Wert legten die Techniker auch auf einen tiefen Schwerpunkt. Zusammen mit Allradantrieb und Allradlenkung sind das die Zutaten für einen flotten und unaufgeregten Fahrbetrieb, obwohl der Rolls-Royce mit Sicherheit kein Fliegengewicht ist. Im Vergleich zum Vorgänger wurde auch der Zwölfzylinder-Benziner weiterentwickelt.
Überarbeitete Turbolader ringen dem Motor jetzt neben den 571 PS das satte Drehmoment von 850 Newtonmetern (Nm) ab. Um damit souverän kreuzen zu können, liegt es schon ab 1.600 Umdrehungen pro Minute (U/min) an. Und damit nur um 600 U/min über der Leerlaufdrehzahl.
Luxus ist für Rolls-Royce auch das Recht auf Ruhe. Mit hohem technischen Aufwand und insgesamt 100 Kilogramm Dämmstoffen wurde die Fahrgastkabine abgedichtet. Selbst die Kardanwelle musste noch einmal modifiziert werden, weil sie zu laute Geräusche machte. Dabei experimentierten die Akkustik-Ingenieure sogar mit einem völlig geräuschlosen Innenraum.
Wie es heißt, empfand man „diese Erfahrung als verstörend“. Deshalb wurde künstlich ein sanfter Unterton erzeugt, ein Flüstern.
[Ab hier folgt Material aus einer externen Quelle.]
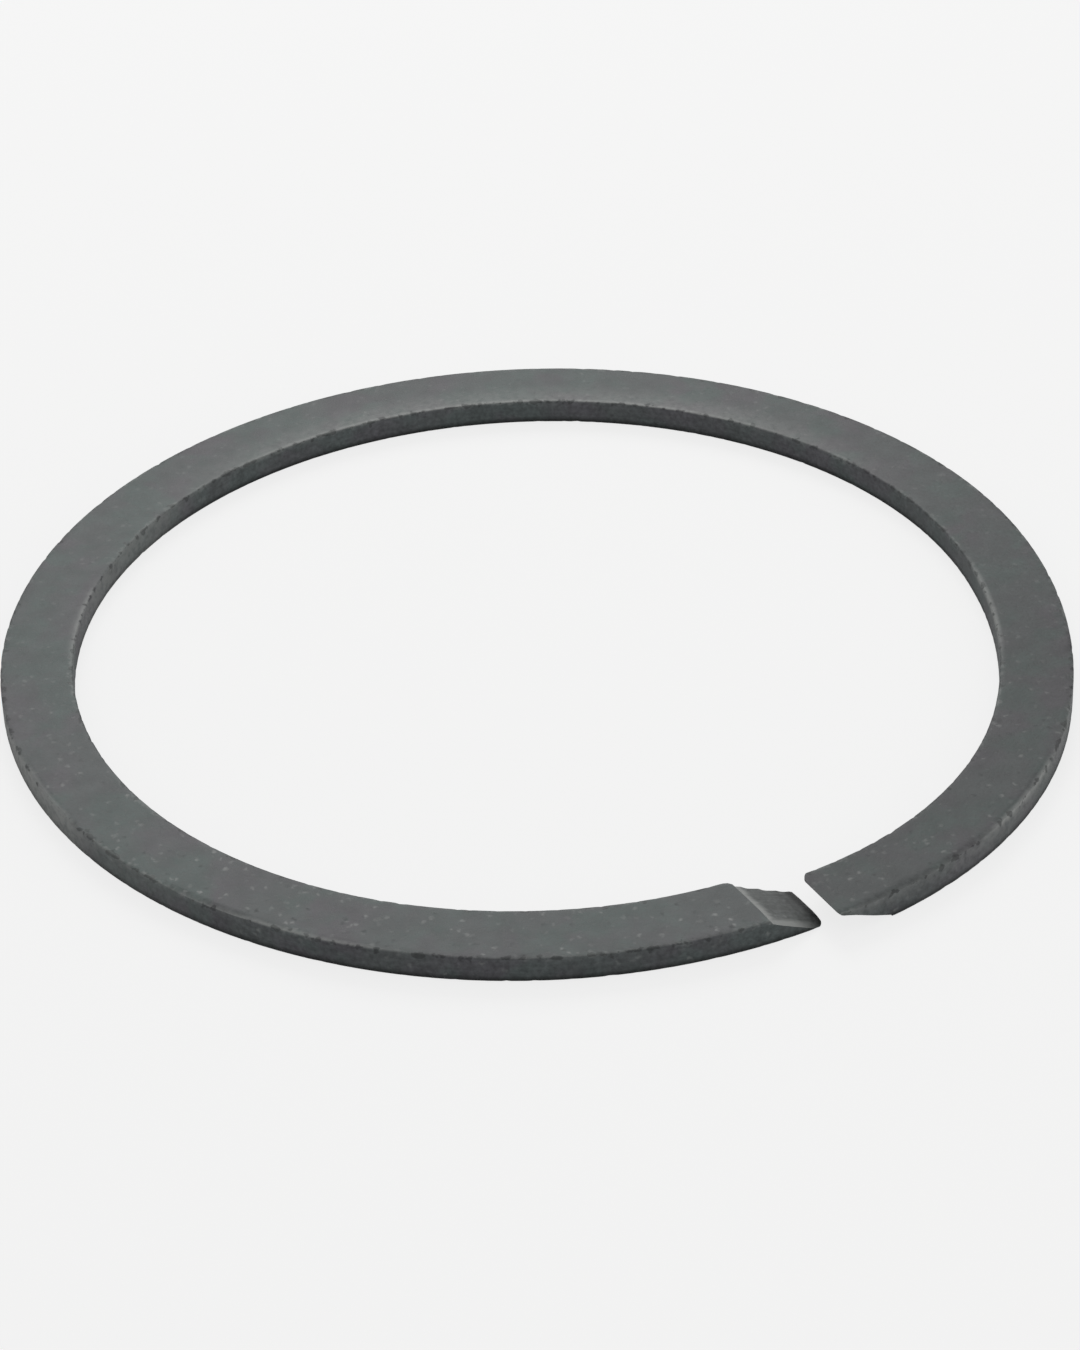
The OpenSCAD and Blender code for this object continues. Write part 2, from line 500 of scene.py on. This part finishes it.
def strip_places(tree, at):
    """Sockets for a place on the bar, in millimetres, and for how far it is from the upper long edges."""
    strip = add_node(tree, "Attribute", {"attribute_name": "strip"}).outputs["Vector"]
    split = add_node(tree, "SeparateXYZ", None, {0: strip}).outputs
    side = add_node(tree, "Math", {"operation": "ABSOLUTE"}, {0: split["Y"]}).outputs[0]
    from_wall = add_node(tree, "Math", {"operation": "SUBTRACT"}, {0: at.width / 2 / MM, 1: side}).outputs[0]
    from_top = add_node(tree, "Math", {"operation": "SUBTRACT"}, {
        0: at.height / MM, 1: split["Z"]}).outputs[0]
    edge = add_node(tree, "Math", {"operation": "ADD"}, {0: from_wall, 1: from_top}).outputs[0]
    return {"strip": strip, "along": split["X"], "across": split["Y"], "from_top": from_top, "edge": edge}


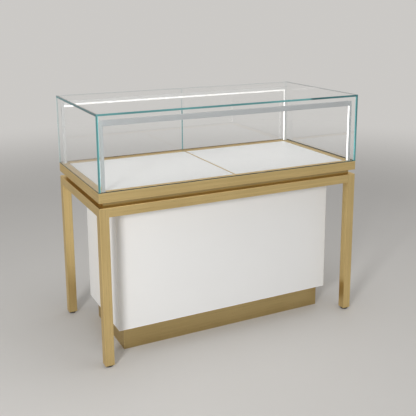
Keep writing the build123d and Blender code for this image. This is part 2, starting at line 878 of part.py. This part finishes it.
nodes = {
    "leg_rails_long": group([leg_rail_long(end) for end in (-1, 1)]),
    "leg_rails_short": group([leg_rail_short(side) for side in (-1, 1)]),
    "spacer_bars": group([make(place) for make in (spacer_bar_long, spacer_bar_short) for place in (-1, 1)]),
    "cross_bars": group([cross_bar(side) for side in (-1, 1)]),
    "frame_bolts": group([make(x, y) for x, y in bolt_places() for make in (frame_bolt, frame_nut)]),
    "case_rail_front": case_rail_front(),
    "case_rails_side": group([case_rail_side(side) for side in (-1, 1)]),
    "case_floor": case_floor(),
    "centre_beam": centre_beam(),
    "deck_centre_strip": deck_centre_strip(),
    "runner_outer_members": group(runner_outer(-1) + runner_outer(1)),
    "glass_front": glass_front(),
    "glass_top": glass_top(),
    "glass_base_seals": glass_seals(),
    "light_posts": group([light_post(*place) for place in pairs()]),
    "light_bars": group([light_bar(end) for end in (-1, 1)]),
    "light_diffusers": group([post_diffuser(*at) for at in pairs()] + [bar_diffuser(-1), bar_diffuser(1)]),
    "led_strips": group([post_led_strip(*at) for at in pairs()] + [bar_led_strip(-1), bar_led_strip(1)]),
    "led_driver": led_driver(),
    "switch_housing": switch_housing(),
    "switch_rocker": switch_rocker(),
    "cabinet_front": cabinet_front(),
    "cabinet_top": cabinet_top(),
    "cabinet_fascia": cabinet_fascia(),
    "cabinet_bottom": fitted_board((plinth_height, cabinet_floor_top), cabinet_y),
    "shelf": shelf(),
    "shelf_pins": group([shelf_pin(*place) for place in pairs()]),
    "hinge_fixed_leaves": group(hinge_half(-1, True) + hinge_half(1, True)),
    "plinth_boards": plinth_boards(),
    "cable_gland": cable_gland(),
}
for side_name, side in sides.items():
    nodes["glass_" + side_name] = glass_side(side)
    nodes["deck_" + side_name] = deck(side)
    nodes["drawer_front_" + side_name] = drawer_front(side)
    nodes["drawer_lock_" + side_name] = drawer_lock(side)
    nodes["rear_glass_" + side_name] = rear_glass(side)
    nodes["runner_middle_" + side_name] = group(runner_middle(side))
    nodes["runner_inner_" + side_name] = group(runner_inner(side))
    nodes["cabinet_side_" + side_name] = cabinet_side(side)
    nodes["cabinet_door_" + side_name] = door(side)
    nodes["hinge_moving_leaves_" + side_name] = group(hinge_half(side, False))
    nodes["door_knob_" + side_name] = door_knob(side)
    for end_name, end in ends.items():
        nodes["leg_" + end_name + "_" + side_name] = leg(side, end)
        nodes["foot_" + end_name + "_" + side_name] = foot(side, end)

os.makedirs("parts", exist_ok=True)
for name, shape in nodes.items():
    export_step(shape, "parts/" + name + ".step")
print(len(nodes), "nodes written")
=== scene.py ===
import math

import bpy
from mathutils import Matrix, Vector


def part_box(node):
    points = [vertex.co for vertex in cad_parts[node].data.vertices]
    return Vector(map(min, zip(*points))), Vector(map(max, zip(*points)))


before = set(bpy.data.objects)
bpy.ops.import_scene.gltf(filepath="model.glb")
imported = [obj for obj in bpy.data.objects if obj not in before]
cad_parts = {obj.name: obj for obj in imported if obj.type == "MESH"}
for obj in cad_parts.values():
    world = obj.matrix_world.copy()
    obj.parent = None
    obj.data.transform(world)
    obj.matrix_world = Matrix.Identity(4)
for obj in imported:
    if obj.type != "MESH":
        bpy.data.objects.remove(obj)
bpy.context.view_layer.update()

print("frame loaded,", len(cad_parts), "nodes")
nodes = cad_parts


class Wire:
    # one socket that adds, multiplies and mixes like a number
    def __init__(self, paint, socket):
        self.paint = paint
        self.socket = socket

    def maths(self, operation, first, second=None):
        values = {0: first} if second is None else {0: first, 1: second}
        return self.paint.add("ShaderNodeMath", {"operation": operation}, values)

    def __add__(self, other): return self.maths("ADD", self, other)
    def __radd__(self, other): return self.maths("ADD", other, self)
    def __sub__(self, other): return self.maths("SUBTRACT", self, other)
    def __rsub__(self, other): return self.maths("SUBTRACT", other, self)
    def __mul__(self, other): return self.maths("MULTIPLY", self, other)
    def __rmul__(self, other): return self.maths("MULTIPLY", other, self)
    def __pow__(self, other): return self.maths("POWER", self, other)
    def __gt__(self, other): return self.maths("GREATER_THAN", self, other)
    def __lt__(self, other): return self.maths("LESS_THAN", self, other)

    def size(self): return self.maths("ABSOLUTE", self)
    def most(self, other): return self.maths("MAXIMUM", self, other)
    def sine(self): return self.maths("SINE", self)

    def ease(self, low, high, toLow=0.0, toHigh=1.0):
        settings = {"interpolation_type": "SMOOTHSTEP"}
        return self.paint.add("ShaderNodeMapRange", settings, {0: self, 1: low, 2: high, 3: toLow, 4: toHigh})

    def blend(self, dark, light):
        # a colour between two colours, by this value
        settings = {"data_type": "RGBA", "clamp_factor": True}
        return self.paint.add("ShaderNodeMix", settings, {0: self, 6: dark, 7: light}, out=2)


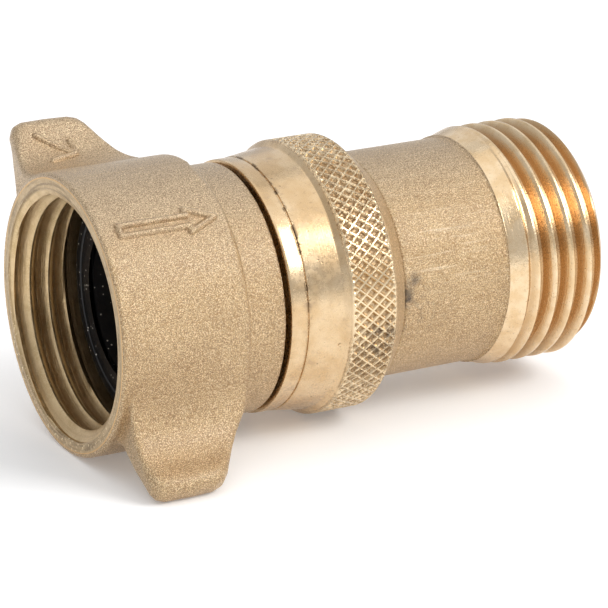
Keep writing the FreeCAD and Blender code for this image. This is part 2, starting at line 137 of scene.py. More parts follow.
def weld(corners, triangles):
    """One corner per place, without the triangles that this collapses."""
    keys = np.round(corners * 1e4).astype(np.int64)
    first, back = np.unique(keys, axis=0, return_index=True, return_inverse=True)[1:]
    triangles = back.reshape(-1)[triangles]
    a, b, c = triangles.T
    return corners[first], triangles[(a != b) & (b != c) & (c != a)]


def join(*shells):
    """Several shells as one set of corners and triangles."""
    starts = np.cumsum([0] + [len(corners) for corners, triangles in shells])
    corners = np.vstack([corners for corners, triangles in shells])
    return corners, np.vstack([triangles + start for (_, triangles), start in zip(shells, starts)])


def grid_triangles(rows, columns, heights):
    """Triangles over a grid of corners; each cell is cut along its more level diagonal."""
    number = np.arange(rows * columns).reshape(rows, columns)
    a, b = number[:-1, :-1].ravel(), number[:-1, 1:].ravel()
    c, d = number[1:, 1:].ravel(), number[1:, :-1].ravel()
    h = heights.ravel()
    level = np.abs(h[a] - h[c]) <= np.abs(h[b] - h[d])
    one = np.where(level[:, None], np.stack([a, b, c], 1), np.stack([a, b, d], 1))
    two = np.where(level[:, None], np.stack([a, c, d], 1), np.stack([b, c, d], 1))
    return np.vstack([one, two])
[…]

Das wird der betuchte Kunde freilich kaum hören, wenn die Stereoanlage angeschaltet ist. 18 Kanäle (einer für jeden Lautsprecher) leisten bis zu 1.300 Watt. Die Lautsprecher bestehen aus einem Magnesium-Keramik-Wertstoff. Außerdem wurden erstmalig so genannte Exciter verwendet. Wie in der neuen S-Klasse von Mercedes. Das sind Körperschallwandler, die Schwingungen übertragen.
Jenseits der Stille ist in einem echten Rolls-Royce vor allem der Fahrkomfort eine wichtige Komponente. Ganz nach dem Motto von Firmenmitgründer Henry Royce „take the best that exists and make it better“ (Nimm das Beste und mach es besser), wurde das Fahrwerk bis ins kleinste Detail auf Ruhe und Komfort ausgerichtet.
So ist im Ghost nach Angaben von Rolls-Royce die erste Querlenker-Dämpfer-Einheit über der vorderen Aufhängung verbaut, um die stufenlose, elektronisch gesteuerte Dämpfung der Luftfederung zu verbessern. Am Heck arbeitet eine Fünflenker-Hinterachse. Alle Systeme werden von einer neuen Software namens Planar gesteuert. Benannt wurde sie nach einer geometrischen Ebene, die völlig flach und eben ist. Daran sieht man schon den Anspruch.
Das Getriebe arbeitet mit Satelliten-Unterstützung. Mit GPS-Signalen wird die Position bestimmt und dann vor der nächsten Kurve automatisch der optimale Gang eingelegt. Und dann ist da noch das Flagbearer-System, das mit Kameras die Straßenverhältnisse scannt, diese an die Software weitergibt, damit sich das Fahrwerk schon vorab auf Unebenheiten wie Schlaglöcher einstellt.